TEMPO.CO, Purwakarta - Pemerintah Kabupaten Purwakarta, Jawa Barat, memberikan bekal modal usaha kepada 23 eks anggota Gerakan Fajar Nusantara (Gafatar) asal daerahnya yang terusir dari bekas lokasi penampungan mereka di Kepulauan Mempawah, Kalimantan Barat.
"Masing-masing kepala keluarga kami berikan modal usaha Rp 15 juta," kata Bupati Purwakarta, Dedi Mulyadi, kepada Tempo, Rabu, 24 Februari 2016. Ada pun ke 23 eks Gafatar yang dipulangkan ke Purwakarta berasal dari empat kepala keluarga.
Sejak dipulangkan dari Mempawah dua pekan lalu, Dedi mengungkapkan, mereka menempati karantina Dinas Tenaga Kerja Sosial dan Transmigrasi Kabupaten Purwakarta. Di tempat itu, mereka mendapatkan pembinaan dari aparat pemkab, TNI dan Polri, serta Majelis Ulama Indonesia.
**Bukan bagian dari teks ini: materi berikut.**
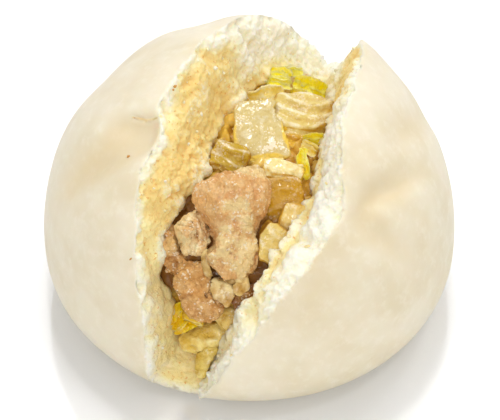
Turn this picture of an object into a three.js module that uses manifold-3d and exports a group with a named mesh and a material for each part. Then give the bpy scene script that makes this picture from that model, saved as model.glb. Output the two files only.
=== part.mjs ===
// Steamed meat bun, pulled open by hand: one bread body, torn from the front over the top to the
// back, with its filling of pork pieces and stewed cabbage showing in the tear.
// Millimetres, +Z up. X runs across the tear, -Y is the end where it reaches the ground, and the
// origin is the middle of the flat base.
import * as THREE from 'three';
import { mergeVertices } from 'three/addons/utils/BufferGeometryUtils.js';
import Module from 'manifold-3d';

const wasm = await Module();
wasm.setup();
const vec = (x, y, z) => new THREE.Vector3(x, y, z);

// Driving dimensions ------------------------------------------------------------------------------

const gap = 0.35; // air between pieces that touch

const bun = {
  radius: 50, // at the waist
  waist: 16.5, // height of the widest ring
  rise: 52.5, // from the waist to the top
  drop: 23, // depth of the foot's curve, which the ground cuts short
  domePower: 2.04,
  footPower: 2.8,
  around: 72,
  footRings: 4,
  domeRings: 18,
  uneven: 0.5, // slow swells of the skin
};

// Where the skin stands out beyond the plain dome: azimuth and height, how far, and how wide.
const swells = [
  { at: [-153, 26], out: 1.3, reach: 34 },
  { at: [70, 55], out: 1.7, reach: 9 },
];

// Folds of the gathered top, each from a point near the tear out over the skin: azimuth from +X
// and height, depth of the fold, and its width on either side (a small one makes a sharp crease).
const folds = [
  { from: [-126, 61.5], to: [-143, 55], depth: 1.9, near: 3, far: 4.5 },
  { from: [-122, 60], to: [-140, 33], depth: 2.6, near: 6, far: 5 },
  { from: [-150, 62], to: [-176, 44], depth: 0.6, near: 5, far: 7 },
  { from: [170, 61], to: [178, 34], depth: 0.9, near: 6, far: 7 },
  { from: [140, 58], to: [142, 30], depth: 1.1, near: 6, far: 6 },
  { from: [-17, 51], to: [18, 43], depth: 1.7, near: 3, far: 5 },
  { from: [-24, 49.5], to: [-10, 30], depth: 1.4, near: 4.5, far: 5 },
  { from: [-8, 51], to: [2, 36], depth: 0.9, near: 4, far: 4 },
  { from: [14, 54], to: [50, 36], depth: 1.1, near: 4, far: 5 },
  { from: [-38, 46], to: [-50, 26], depth: 0.7, near: 6, far: 6 },
];

const foldBank = 0.25; // height of the banks beside a fold, as a share of its depth

// The two torn faces, as planes that lean away from each other; the right one also swings back to
// meet the left one in the notch of the back wall.
const leftFace = { foot: -2, lean: 0.3, leanFrom: 22 };
const rightFace = { foot: 8, lean: 0.5, swing: 0.28, swingFrom: -32, bow: 0.012, bowFrom: 40 };
// Places where a torn face stands off its plane.
const leftLips = [
  { out: 4.5, y: -12, z: 43, reach: 6 },
  { out: 4, y: -20, z: 42, reach: 4.5 },
];
const rightLips = [
  { out: 4.5, y: -20, z: 50, reach: 7 },
  { out: -3, y: 36, z: 54, reach: 7 },
];
const notch = { x: -2.5, half: 0.5, angle: 169, span: 10 };
const tear = {
  middle: 20, // height that the angles along the tear are measured from, at Y = 0
  leftFoot: -19.5,
  rightFoot: -22.5,
  sideSteps: 52,
  footSteps: 6,
  bandRows: 8, // steps of the crumb between its inner rim and the skin
  rimShare: 0.5, // where the ring inside the rim lies on the way from the pocket's middle
  outShares: [2.25, 3], // rings outside the skin, on a line through rim and skin
  sky: vec(8, -12, 260), // a point far above, where the cut leaves the bun
  crowns: [vec(0.5, 0, 0.5), vec(-1.8, 0, 1.3)], // how each rim rounds up between skin and filling
  crag: 0.75, // relief of the torn crumb
  ragged: 0.9, // wander of the skin's torn edge
};

// How far the right wall's torn rim leans in over the filling, at these angles along the tear.
const rimLean = { foot: 1.5, front: 5, back: 1.5, steps: [-22, 12, 40, 75] };

// Room that the filling made in the bread, and the filling itself.
const pocket = { centre: [2, -2, 27], half: [26, 35, 19.5], power: 2.6, around: 24, rings: 14 };
const coreTop = { sunk: 3, lump: 1.6, slack: 0.1 };

// Helpers -----------------------------------------------------------------------------------------

const degrees = Math.PI / 180;
const mix = THREE.MathUtils.lerp;
const smooth = THREE.MathUtils.smoothstep;

function hash(x, y, z) {
  let h = Math.imul(x, 374761393) ^ Math.imul(y, 668265263) ^ Math.imul(z, 1274126177);
  h = Math.imul(h ^ (h >>> 13), 1103515245);
  return ((h ^ (h >>> 16)) >>> 0) / 4294967295;
}

// Smooth seeded noise from -1 to 1 with bumps about `size` across.
function noise(point, size, seed = 0) {
  const at = [point.x / size + seed * 17.3, point.y / size - seed * 9.1, point.z / size + seed * 5.7];
  const cell = at.map(Math.floor);
  const part = at.map((value, axis) => {
    const t = value - cell[axis];
    return t * t * (3 - 2 * t);
  });
  let sum = 0;
  for (let corner = 0; corner < 8; corner += 1) {
    const step = [corner & 1, (corner >> 1) & 1, corner >> 2];
    const weight = step.reduce((w, s, axis) => w * (s ? part[axis] : 1 - part[axis]), 1);
    sum += weight * hash(cell[0] + step[0], cell[1] + step[1], cell[2] + step[2]);
  }
  return 2 * sum - 1;
}

function welded(geometry) {
  const bare = geometry.clone();
  bare.deleteAttribute('uv');
  bare.deleteAttribute('normal');
  return mergeVertices(bare, 1e-4);
}

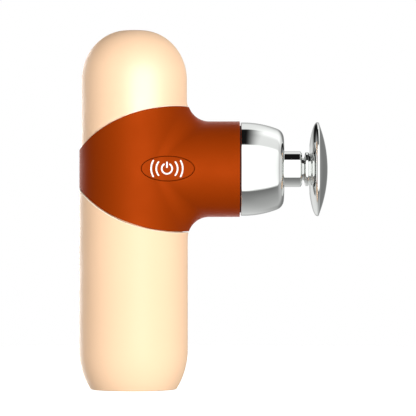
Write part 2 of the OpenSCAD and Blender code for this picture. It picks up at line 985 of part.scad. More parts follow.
handle_shell();
base_cap();
top_shell();
collar_shell();
nose_seal_ring();
nose_cup();
shaft_wiper();
bushing_carrier();
linear_bushing();
carrier_screws();
guide_plate();
frame_posts();
motor_plate();
frame_screws();
motor_damper_ring();
stator_holder();
stator_core();
stator_windings();
motor_bearings();
rotor_can();
rotor_magnets();
motor_shaft();
crank_disc();
crank_pin();
slide_block();
yoke_glide_button();
yoke();
plunger_shaft();
massage_disc();
head_stem();
stem_o_ring();
power_button();
button_icon();
button_actuator();
button_board();
button_switch();
button_flex();
control_board();
board_components();
motor_leads();
battery_cell_front();
battery_cell_rear();
lower_battery_tray();
upper_battery_tray();
nickel_strips();
battery_leads();
usb_c_socket();
charge_light_guide();
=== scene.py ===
"""Mini massage gun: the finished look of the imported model, on a pale floor in soft studio light.

Lengths are in millimetres while a shape is worked out, and in metres in Blender.
+Z runs up the body, +X towards the massage head, and -Y is the side with the power button.
"""

import json
import math

import bmesh
import bpy
import numpy as np
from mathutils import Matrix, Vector


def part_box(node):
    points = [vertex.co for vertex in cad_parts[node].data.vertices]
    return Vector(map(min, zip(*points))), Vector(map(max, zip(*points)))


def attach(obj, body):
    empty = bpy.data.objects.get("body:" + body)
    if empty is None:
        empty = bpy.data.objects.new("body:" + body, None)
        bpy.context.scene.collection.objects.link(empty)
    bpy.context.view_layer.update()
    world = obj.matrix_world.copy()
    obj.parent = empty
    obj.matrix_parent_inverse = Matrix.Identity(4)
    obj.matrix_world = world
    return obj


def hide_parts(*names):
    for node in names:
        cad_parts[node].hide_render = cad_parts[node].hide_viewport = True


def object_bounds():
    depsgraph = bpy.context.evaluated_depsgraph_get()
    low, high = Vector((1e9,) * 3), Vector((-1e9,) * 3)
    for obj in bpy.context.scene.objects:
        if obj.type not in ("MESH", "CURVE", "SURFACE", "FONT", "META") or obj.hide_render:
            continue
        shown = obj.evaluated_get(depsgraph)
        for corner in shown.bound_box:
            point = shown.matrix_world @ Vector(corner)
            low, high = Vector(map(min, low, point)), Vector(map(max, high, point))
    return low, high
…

"Terutama mendapatkan pembinaan soal wawasan kebangsaan, nasionalisme, NKRI, dan mengembalikan mereka ke ajaran Islam yang benar," ujar Dedi. Supaya ketika mereka kembali ke pangkuan keluarga dan lingkungan sosialnya, mereka benar-benar sudah dalam keadaan isyaf dan bisa diterima masyarakat.
Ada pun soal bantuan dana, Dedi berujar, dimaksudkan supaya mereka bisa membuka usaha pertanian atau usaha kecil-kecilan, misalnya berjualan goreng-gorengan. "Mereka itu kan terkenal ulet dengan olah taninya," katanya.
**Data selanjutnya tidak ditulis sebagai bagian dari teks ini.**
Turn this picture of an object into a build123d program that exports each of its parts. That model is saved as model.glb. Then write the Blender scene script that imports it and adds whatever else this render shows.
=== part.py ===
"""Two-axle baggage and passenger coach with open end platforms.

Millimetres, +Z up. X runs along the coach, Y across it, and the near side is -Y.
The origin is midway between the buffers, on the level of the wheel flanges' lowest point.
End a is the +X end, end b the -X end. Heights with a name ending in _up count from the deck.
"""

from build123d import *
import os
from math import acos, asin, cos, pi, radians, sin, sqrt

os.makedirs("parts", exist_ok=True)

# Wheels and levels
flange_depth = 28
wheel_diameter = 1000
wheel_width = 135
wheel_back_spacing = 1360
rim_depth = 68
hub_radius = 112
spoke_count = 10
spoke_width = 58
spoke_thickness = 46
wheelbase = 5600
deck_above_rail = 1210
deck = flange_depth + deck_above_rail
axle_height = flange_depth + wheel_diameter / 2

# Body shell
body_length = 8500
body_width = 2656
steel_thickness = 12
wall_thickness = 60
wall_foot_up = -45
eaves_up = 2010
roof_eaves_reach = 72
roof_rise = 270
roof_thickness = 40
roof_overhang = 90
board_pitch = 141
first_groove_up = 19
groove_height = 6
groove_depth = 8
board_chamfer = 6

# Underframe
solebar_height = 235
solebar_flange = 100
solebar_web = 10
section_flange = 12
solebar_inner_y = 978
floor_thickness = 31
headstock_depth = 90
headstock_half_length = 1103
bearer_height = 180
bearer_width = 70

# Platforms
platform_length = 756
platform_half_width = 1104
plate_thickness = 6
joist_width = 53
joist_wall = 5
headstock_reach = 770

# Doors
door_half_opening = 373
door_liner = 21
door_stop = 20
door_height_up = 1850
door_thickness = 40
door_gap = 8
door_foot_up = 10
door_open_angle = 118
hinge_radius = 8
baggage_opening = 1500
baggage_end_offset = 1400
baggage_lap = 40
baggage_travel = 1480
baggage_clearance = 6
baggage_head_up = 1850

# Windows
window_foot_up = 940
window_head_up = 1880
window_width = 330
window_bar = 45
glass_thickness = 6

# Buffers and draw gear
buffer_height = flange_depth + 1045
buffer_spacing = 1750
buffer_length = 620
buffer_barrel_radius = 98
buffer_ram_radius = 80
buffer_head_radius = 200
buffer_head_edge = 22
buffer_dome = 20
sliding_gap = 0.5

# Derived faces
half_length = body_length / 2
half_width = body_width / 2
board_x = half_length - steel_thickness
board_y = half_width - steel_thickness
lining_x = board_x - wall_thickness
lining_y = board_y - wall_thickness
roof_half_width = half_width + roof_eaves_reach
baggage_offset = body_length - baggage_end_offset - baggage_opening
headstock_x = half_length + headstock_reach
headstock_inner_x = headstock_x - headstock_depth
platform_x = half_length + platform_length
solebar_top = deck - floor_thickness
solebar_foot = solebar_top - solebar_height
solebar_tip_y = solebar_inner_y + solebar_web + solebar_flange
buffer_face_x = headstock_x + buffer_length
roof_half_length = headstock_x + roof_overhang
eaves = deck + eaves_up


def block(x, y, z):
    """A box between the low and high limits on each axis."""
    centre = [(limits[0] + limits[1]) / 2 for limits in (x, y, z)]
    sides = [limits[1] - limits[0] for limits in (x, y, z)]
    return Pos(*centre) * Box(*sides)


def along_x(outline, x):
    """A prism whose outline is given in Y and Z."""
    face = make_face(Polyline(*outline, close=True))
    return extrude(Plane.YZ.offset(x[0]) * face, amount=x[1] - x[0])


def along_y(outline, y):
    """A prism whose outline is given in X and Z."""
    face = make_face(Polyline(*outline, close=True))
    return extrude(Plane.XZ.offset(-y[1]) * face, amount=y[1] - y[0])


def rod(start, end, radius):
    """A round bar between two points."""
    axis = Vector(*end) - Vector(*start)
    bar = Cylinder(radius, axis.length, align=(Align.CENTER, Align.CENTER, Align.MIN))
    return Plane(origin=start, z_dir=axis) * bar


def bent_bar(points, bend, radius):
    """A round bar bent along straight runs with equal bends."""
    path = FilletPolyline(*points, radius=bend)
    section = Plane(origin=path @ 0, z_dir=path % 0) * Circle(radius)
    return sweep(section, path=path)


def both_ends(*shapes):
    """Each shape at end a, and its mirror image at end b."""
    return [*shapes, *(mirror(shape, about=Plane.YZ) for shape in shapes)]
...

Dengan begitu, mereka bisa mencari nafkah dari hasil usahanya buat menghidupi keluarganya tanpa harus meminta belas kasihan keluarganya.
Dedi mengimbuhkan, ke 23 eks Gafatar tersebut, sesuai hasil validasi data kependudukan, diketahui ada empat KK eks Gafatar yang berasal dari luar Purwakarta. Masing-masing dua KK berasal dari Bekasi, satu KK dari Subang, dan satu KK lagi berasal dari Indramayu. Mereka sebelum `hijrah` ke Mempawah, terlebih dahulu mengontrak rumah di Purwakarta. "Jadi, seolah-olah mereka penduduk asli Purwakarta," tutur Dedi.
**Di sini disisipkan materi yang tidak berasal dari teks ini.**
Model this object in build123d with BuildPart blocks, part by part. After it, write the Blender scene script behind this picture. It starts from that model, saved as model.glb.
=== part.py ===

Abdul Rahman, salah seorang kepala keluarga eks Gafatar yang dikembalikan dari Mempawah ke Purwakarta, mengakui sebelumnya dia pernah tinggal di Kecamatan Cibatu, Purwakarta. "Tetapi, sebelum berangkat ke Kalimantan Barat, kami sudah pindah ke Subang dan berpenduduk Subang," ujarnya.
Dia mengatakan semua harta benda di kampung halamannya semula sudah ludes dijual buat mengikuti program transmigrasi ala Gafatar yang terlarang itu. Ia pun kini mengaku pasrah. "Tapi, kami punya harapan dengan bantuan modal yang diberikan Pak Dedi," kata Rahman.